Week5: The Criminal Defense Intern's Life in Southern Chile
Or, “Another Scoop of Nescafé, Por Favor”
By Al Macina
Temuco, Chile offers the criminal law intern much in the way of experience and lifestyle. A picturesque town it is not, but a moment in the shade of the trees at the plaza de armas with a healthy breeze on your face provides a calming break from criminal defense. Not that the defensoría office environment is unnerving by any means. As a small office with less than ten attorneys and a slightly greater number of secretarial, administrative and information technology staff, the place runs smoothly and efficiently.

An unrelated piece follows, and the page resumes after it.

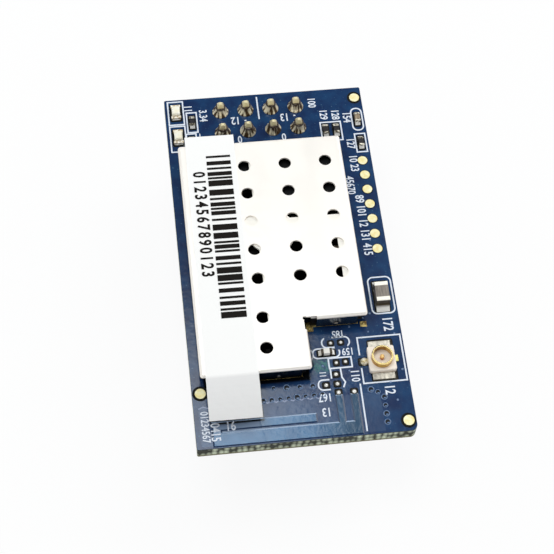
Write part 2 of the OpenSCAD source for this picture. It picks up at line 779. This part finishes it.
module shield_frame() color([0.75, 0.75, 0.76]) in_frame() {
    outline = can_outline(frame_in);
    rim = can_outline(frame_in + rim_w);
    arm_y = vent_y0 - 2 * vent_pitch_y;
    difference() {
        union() {
            for (i = [0 : 5])
                side_of(outline, i, frame_t, frame_bend_r, frame_low, frame_top);
            corner_caps(outline, frame_t, frame_bend_r, frame_top);
            // rim, wider on the right, and the web that carries the disc
            translate([0, 0, frame_top - frame_t]) linear_extrude(frame_t)
                intersection() {
                    polygon(can_outline(frame_in + frame_bend_r));
                    union() {
                        difference() {
                            polygon(outline);
                            polygon(rim);
                        }
                        translate([can_right - lid_t - rim_wide - frame_play, notch_y])
                            square([rim_wide + 1, arm_y + 0.15 - notch_y]);
                        translate([pickup_x, pickup_y]) circle(d = pickup_d);
                        translate([pickup_x, arm_y + 0.15 - arm_w])
                            square([can_right - pickup_x, arm_w]);
                        translate([can_left, arm_y - arm_w / 2])
                            square([pickup_x - can_left, arm_w]);
                        translate([pickup_x - 0.6 - arm_w * 0.4, notch_y - 1])
                            square([arm_w * 0.8, can_far - notch_y + 1]);
                    }
                }
        }
        // sockets for the lid's dimples
        for (i = [0 : 5]) on_side(can_outline(0), i)
            for (x = finger_mids(i))
                translate([x, 2 * frame_in + frame_t, dimple_z]) rotate([90, 0, 0])
                    cylinder(r = dimple_r, h = 2 * (frame_in + frame_t), $fn = 24);
        // open feet at the corners, and the relief at the inner corner
        for (p = outline) translate([p[0], p[1], -1])
            block(1.2, 1.2, 1 + can_h * 0.3);
        translate([leg_right - frame_in - 0.45, notch_y - 0.4, -1])
            cube([1.2, 1.1, can_h + 2]);
    }
}

// lands under the frame, broken where the sides turn
module shield_lands() color(gold) in_frame() {
    land_w = 0.5;
    linear_extrude(frame_low)
        for (i = [0 : 5]) {
            points = can_outline(frame_in + frame_t / 2);
            p = points[i];
            q = points[(i + 1) % 6];
            half = norm(q - p) / 2 - 0.45;
            translate((p + q) / 2) rotate(atan2(q[1] - p[1], q[0] - p[0]))
                square([2 * half, land_w], center = true);
        }
    // land and solder dome that show in the two corners of the notch
    for (p = [[leg_right + 0.45, notch_y - 0.08], [can_right - 0.3, notch_y - 0.02]])
        translate([p[0], p[1], 0]) {
            linear_extrude(land_t) square([0.62, 0.55], center = true);
            solder_dome(0.44, land_t + land_dome_h);
        }
}

// ---------------------------------------------------------------- label

label_x = can_left + label_left + label_w / 2;
label_far = can_far + label_over;
label_flat = can_far - can_near + label_over;

module label_section(t, from) {
    steps = 8;
    droop = label_droop;
    function drop(u) = droop * u * u;
    points = [for (k = [0 : steps]) let (u = k / steps)
              [label_flat + u * label_free, can_h - drop(u)]];
    polygon(concat([[0, can_h]], points,
                   [for (k = [steps : -1 : 0]) points[k] + [0, t]], [[0, can_h + t]]));
}

module on_label() {
    translate([label_x, label_far, 0]) rotate(label_turn)
        translate([0, 0, 0]) children();
}

module label() color("white") in_frame()
    on_label() rotate([0, 0, -90]) rotate([90, 0, 0])
        linear_extrude(label_w, center = true) label_section(label_t, 0);

// bars of mixed widths, from a simple rule that carries no data
bar_count = 27;
bar_unit = 0.165;
bar_l = 2.35;
bar_first = 2.35;
function bar_width(k) = bar_unit * (1.4 + 1.3 * ((k * k + 3 * k) % 7 % 3));
function bar_gap(k) = bar_unit * (1 + 0.8 * ((k * 5 + 2) % 11 % 3));
function bar_start(k) = k == 0 ? 0 : bar_start(k - 1) + bar_width(k - 1) + bar_gap(k - 1);
bar_span = 17.8;
bar_scale = bar_span / (bar_start(bar_count - 1) + bar_width(bar_count - 1));

module label_bars() color("black") in_frame()
    on_label() translate([0.7, 0, can_h + label_t])
        for (k = [0 : bar_count - 1])
            translate([-bar_l / 2, -bar_first - bar_scale * (bar_start(k) + bar_width(k)), 0])
                cube([bar_l, bar_scale * bar_width(k), ink_t]);

// -------------------------------------------------------- antenna socket

socket_ring_r = socket_ring_d / 2;
socket_floor = 0.3;
socket_foot_w = 2.05;

module ring_tube(h) {
    difference() {
        cylinder(r = socket_ring_r, h = h);
        translate([0, 0, -eps]) cylinder(r = socket_ring_r - socket_wall, h = h + 1);
    }
}

// what joins the ring to its feet inside the base, up to the given height
module socket_links(play, top) {
    translate([0, 0, 0.15 - play]) intersection() {
        ring_tube(top - 0.15 + play);
        block(1, 3, 2);
    }
    translate([socket_ring_r - socket_wall / 2, -0.3, 0.15])
        cube([socket_side / 2 + 0.3 - socket_ring_r + socket_wall / 2,
              0.6, socket_floor - 0.15]);
    // foot that the ring's wall stands on
    translate([0, 0, 0.15 - play - eps]) intersection() {
        ring_tube(2 * eps);
        block(1, 3, 2);
    }
}

module socket_base() color([0.95, 0.92, 0.84]) in_frame()
    translate([socket_x, socket_y, 0]) {
        difference() {
            translate([0, 0, land_t]) intersection() {
                chamfered_block(socket_side, socket_side, socket_base_h - land_t, 0.06);
                linear_extrude(2) rounded_rect(socket_side, socket_side, 0.2);
            }
            // seat of the metal ring and of its links to the feet
            translate([0, 0, socket_floor]) ring_tube(1);
            socket_links(eps, socket_floor + eps);
            translate([0, 0, -eps]) cylinder(d = socket_pin_d, h = 1);
            translate([-socket_side, -0.22, -eps])
                cube([socket_side + socket_pin_d / 2, 0.44, 0.15 + eps]);
            for (s = [-1, 1])
                translate([0, s * (socket_side / 2 - 0.2), -eps])
                    block(socket_foot_w + 0.05, 0.4 + eps, 0.15 + eps);
        }
    }

// stamped ring with its bevelled rim, on two earth feet and a side key
module socket_shell() color(gold) in_frame()
    translate([socket_x, socket_y, 0]) {
        difference() {
            translate([0, 0, socket_floor]) ring_tube(socket_h - socket_floor);
            translate([0, 0, socket_h]) rotate_extrude()
                translate([socket_ring_r, 0]) rotate(45) square(0.09, center = true);
        }
        socket_links(0, socket_floor);
        for (s = [-1, 1]) translate([0, s * (socket_side / 2 + 0.15), land_t])
            block(socket_foot_w, 1.06, 0.15 - land_t);
    }

// middle contact and its tail on the signal land
module socket_contact() color("goldenrod") in_frame()
    translate([socket_x, socket_y, 0]) {
        difference() {
            translate([0, 0, 0.15]) cylinder(d = socket_pin_d, h = socket_h - 0.4);
            translate([0, 0, socket_h - 0.28]) rotate_extrude()
                translate([socket_pin_d / 2, 0.05]) rotate(45) square(0.12, center = true);
        }
        translate([-socket_side / 2 - 0.65, -0.22, land_t])
            cube([socket_side / 2 + 0.65 + socket_pin_d / 2, 0.44, 0.15 - land_t]);
    }

// ------------------------------------------------------- outside parts

bulk_end = 0.42;
module bulk_capacitor() color([0.5, 0.46, 0.42]) in_frame()
    translate([bulk_x, bulk_y, 0]) rotate(90)
        chip_body(bulk_l, bulk_w, bulk_h, bulk_end);
module bulk_capacitor_ends() color(tin) in_frame()
    translate([bulk_x, bulk_y, 0]) rotate(90)
        chip_ends(bulk_l, bulk_w, bulk_h, bulk_end);

// indicator light: ceramic base, clear lens and two plated ends
led_end = 0.3;
led_base_h = led_h * 0.45;
module led_bases() color([0.93, 0.9, 0.82]) in_frame()
    for (p = led_places) translate([p[0], p[1], land_t]) rotate(led_turn)
        block(led_l - 2 * led_end, led_w, led_base_h);
module led_lenses() color([0.96, 0.93, 0.84]) in_frame()
    for (p = led_places) translate([p[0], p[1], land_t + led_base_h]) rotate(led_turn)
        chamfered_block(led_l - 2 * led_end, led_w, led_h - led_base_h, 0.1);
module led_ends() color([0.94, 0.92, 0.86]) in_frame()
    for (p = led_places) translate([p[0], p[1], land_t]) rotate(led_turn)
        for (s = [-1, 1]) translate([s * (led_l - led_end) / 2, 0, 0])
            block(led_end, led_w + 0.16, led_base_h);

module resistor_bodies() color([0.12, 0.11, 0.12]) in_frame()
    at_each(resistor_places, 0) chip_body(chip_l, chip_w, resistor_h, chip_end);
module resistor_ends() color(tin) in_frame()
    at_each(resistor_places, 0) chip_ends(chip_l, chip_w, resistor_h, chip_end);
module capacitor_bodies() color(ceramic_tan) in_frame()
    at_each(capacitor_places, 0) chip_body(chip_l, chip_w, capacitor_h, chip_end);
module capacitor_ends() color(tin) in_frame()
    at_each(capacitor_places, 0) chip_ends(chip_l, chip_w, capacitor_h, chip_end);

// solder at the ends of the outside parts
module solder_pair(l, w, reach, climb) {
    for (s = [0, 180]) rotate(s) translate([l / 2, 0, 0]) fillet(reach, w, climb);
    for (s = [-1, 1]) translate([s * (l / 2 - 0.15), 0, 0]) block(0.3, w, land_t);
}
module chip_solder() color(tin) in_frame() {
    at_each(outside_chips, 0) solder_pair(chip_l, chip_w, 0.28, 0.24);
    translate([bulk_x, bulk_y, 0]) rotate(90)
        solder_pair(bulk_l, bulk_w, bulk_land_l, 0.5);
    for (p = led_places) translate([p[0], p[1], 0]) rotate(led_turn)
        solder_pair(led_l, led_w, 0.12, 0.14);
}

// -------------------------------------------------------- inside parts

// a flat leadless package with a dimple at its first corner
module flat_package(side_x, side_y, h, lift) {
    difference() {
        translate([0, 0, lift]) block(side_x, side_y, h - lift);
        translate([0.7 - side_x / 2, side_y / 2 - 0.7, h - 0.05])
            cylinder(d = 0.5, h = 1, $fn = 24);
    }
}

// lead with an S bend, standing out along +x from x = 0
module gull_leg(out, top, w, t) {
    rotate([90, 0, 0]) linear_extrude(w, center = true)
        polygon([[0, top], [0, top + t], [out * 0.45 + t, top + t],
                 [out * 0.45 + t + 0.06, t], [out, t], [out, 0],
                 [out * 0.45 + 0.05, 0], [out * 0.45, top]]);
}

radio_pads_per_side = 12;
module radio_chip() color(black_epoxy) in_frame()
    translate([radio_x, radio_y, 0])
        flat_package(radio_side, radio_side, radio_h, 2 * land_t);
module radio_chip_pads() color(tin) in_frame()
    translate([radio_x, radio_y, 0]) linear_extrude(2 * land_t) {
        pitch = (radio_side - 1.2) / (radio_pads_per_side - 1);
        square(radio_side * 0.6, center = true);
        for (a = [0 : 90 : 270], k = [0 : radio_pads_per_side - 1])
            rotate(a) translate([radio_side / 2 + radio_pad - 0.3,
                                 (k - (radio_pads_per_side - 1) / 2) * pitch])
                square([0.6, pitch * 0.5], center = true);
    }

memory_leg_w = 0.42;
module memory_chip() color(black_epoxy) in_frame()
    translate([memory_x, memory_y, 0])
        flat_package(memory_side, memory_side, memory_h, 0.15);
module memory_chip_legs() color(tin) in_frame()
    translate([memory_x, memory_y, 0])
        for (a = [0, 180], k = [0 : 3])
            rotate(a + 90) translate([memory_side / 2, (k - 1.5) * memory_side / 4.1, 0])
                gull_leg(memory_leg, memory_h * 0.45, memory_leg_w, 0.15);

module crystal_base() color([0.25, 0.22, 0.2]) in_frame()
    translate([crystal_x, crystal_y, 0]) block(crystal_l, crystal_w, crystal_h * 0.5);
module crystal_lid() color(tin) in_frame()
    translate([crystal_x, crystal_y, crystal_h * 0.5])
        chamfered_block(crystal_l - 0.3, crystal_w - 0.3, crystal_h * 0.5, 0.08);
module clock_crystal() color([0.3, 0.28, 0.26]) in_frame()
    translate([clock_x, clock_y, 0]) block(crystal_l, clock_w, crystal_h);

module power_inductor() color([0.25, 0.25, 0.27]) in_frame()
    translate([inductor_x, inductor_y, 2 * land_t])
        difference() {
            chamfered_block(inductor_side, inductor_side, inductor_h, 0.2);
            // waist that holds the winding
            translate([0, 0, inductor_h * 0.3]) difference() {
                block(inductor_side + 1, inductor_side + 1, inductor_h * 0.35);
                translate([0, 0, -eps])
                    cylinder(d = inductor_side * 0.88, h = inductor_h, $fn = 48);
            }
        }
module inductor_ends() color(tin) in_frame()
    translate([inductor_x, inductor_y, 0])
        for (s = [-1, 1]) translate([s * (inductor_side / 2 - 0.3), 0, 0])
            block(0.8, inductor_side * 0.8, 2 * land_t);

module regulator() color(black_epoxy) in_frame()
    translate([regulator_x, regulator_y, 0.12])
        block(regulator_w, regulator_l, regulator_h - 0.12);
module regulator_legs() color(tin) in_frame()
    translate([regulator_x, regulator_y, 0]) {
        for (k = [-1, 0, 1]) translate([regulator_w / 2, k * regulator_l / 3.05, 0])
            gull_leg(regulator_leg, 0.5, 0.4, 0.13);
        for (k = [-1, 1]) rotate(180) translate([regulator_w / 2, k * regulator_l / 3.05, 0])
            gull_leg(regulator_leg, 0.5, 0.4, 0.13);
    }

module antenna_switch() color(black_epoxy) in_frame()
    translate([switch_x, switch_y, 0])
        flat_package(switch_side, switch_side, 0.6, 0);

module band_filter() color([0.55, 0.6, 0.66]) in_frame()
    translate([filter_x, filter_y, -land_t]) chip_body(filter_l, filter_w, 0.9, 0.3);
module band_filter_ends() color(tin) in_frame()
    translate([filter_x, filter_y, -land_t]) chip_ends(filter_l, filter_w, 0.9, 0.3);

module inside_capacitors() color(ceramic_tan) in_frame()
    at_each(inside_capacitor_places, -land_t)
        chip_body(chip_l, chip_w, capacitor_h, chip_end);
module inside_capacitor_ends() color(tin) in_frame()
    at_each(inside_capacitor_places, -land_t)
        chip_ends(chip_l, chip_w, capacitor_h, chip_end);
module inside_resistors() color([0.12, 0.11, 0.12]) in_frame()
    at_each(inside_resistor_places, -land_t)
        chip_body(chip_l, chip_w, resistor_h, chip_end);
module inside_resistor_ends() color(tin) in_frame()
    at_each(inside_resistor_places, -land_t)
        chip_ends(chip_l, chip_w, resistor_h, chip_end);

circuit_board();
antenna_trace();
test_pads();
locating_pads();
solder_lands();
silkscreen();
header_body();
header_pins();
header_solder();
shield_lands();
shield_frame();
shield_lid();
label();
label_bars();
socket_base();
socket_shell();
socket_contact();
bulk_capacitor();
bulk_capacitor_ends();
led_bases();
led_lenses();
led_ends();
resistor_bodies();
resistor_ends();
capacitor_bodies();
capacitor_ends();
chip_solder();
radio_chip();
radio_chip_pads();
memory_chip();
memory_chip_legs();
crystal_base();
crystal_lid();
clock_crystal();
power_inductor();
inductor_ends();
regulator();
regulator_legs();
antenna_switch();
band_filter();
band_filter_ends();
inside_capacitors();
inside_capacitor_ends();
inside_resistors();
inside_resistor_ends();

As to experience, Chilean criminal procedure reform enacted two years ago in this region gives the U.S. student much opportunity to engage in criminal practice similar to that in the States. Spanish is a must of course, though Chileans break the “law” of Spanish pronunciation by often dropping the final “s” in most words, and sometimes in the middle of words. Thankfully, when my ears sometimes fail to pick up on the Chilean accent or slang, I do well through my ability to read code, case files, write case analyses, and discuss them with the majority of defensores with whom I work. They are always ready to clear up points I might miss in trial and at hearings. Also, the civil law system and lack of binding precedent does not seem so foreign once I saw it in action. Jurisprudencia can be viewed as persuasive authority, with a subtle power, by the common law attorney or student. Where a trial court refuses to accept it, on appeal a higher court may indeed follow such authority.
Chileans have been described as closed, but they are certainly not cold. I have found most people friendly and helpful, including my co-workers and whomever I might meet on the street. People seem to open up after you get to know them. I find Temuco’s small town feel (250,000 people) advantageous over that of metropolitan Santiago (5 million folks), as I think on the whole the smaller town provides a more relaxed and easy atmosphere. Temuco also possesses an indigenous element as sits in the center of the historical Mapuche homeland, but traditional practices seem to be relegated to surrounding villages. The temuquense lifestyle also includes the Mediterranean style two-hour lunch/siesta that I find to be a nice change of pace from that of the U.S.
Lunch itself could use some spicing up, however. Despite an abundance of quality local ingredients, I have found Chilean cuisine quite bland—literally a meat-and-potatoes style of cooking, owing to a historical German immigrant influence. Exceptions include empanadas, baked or fried pockets of beef, onions and spices. The savory parrillada and asado also make for an amazing experience. These two types of Chilean barbeque focus on meat, seafood, wine and conversation, and how. This brings me to Chilean wine, already considered of high quality in the U.S. Here, these delicious wines are abundant and affordable. As to other beverages, fresh juices squeezed from the amazing fruit of the region abound. Finally, the coffee, or lack thereof, deserves mention. Chile remains a Nescafé nation despite Starbuck’s southern offensive that has begun in Santiago. In Temuco, my quest for quality espresso continues as I sip a less than inviting cup of instant coffee.
Finally, Temuco makes up for any lack of culinary elegance with its environs, loaded with lakes, forests, volcanoes and the Andes that compose the slew of national parks in the area. Two trips have led me through amazing groves of araucarias, or “monkey-puzzle” trees overlooking deep blue lakes, as well as along a cliff coastline with beautiful black beaches. The promise of a weekend of outdoor activities in such surroundings eclipses any slow, hot afternoon at the office spent reading a file over a mug of coffee crystals floating in tepid water that embodies the Nescafé Tradición.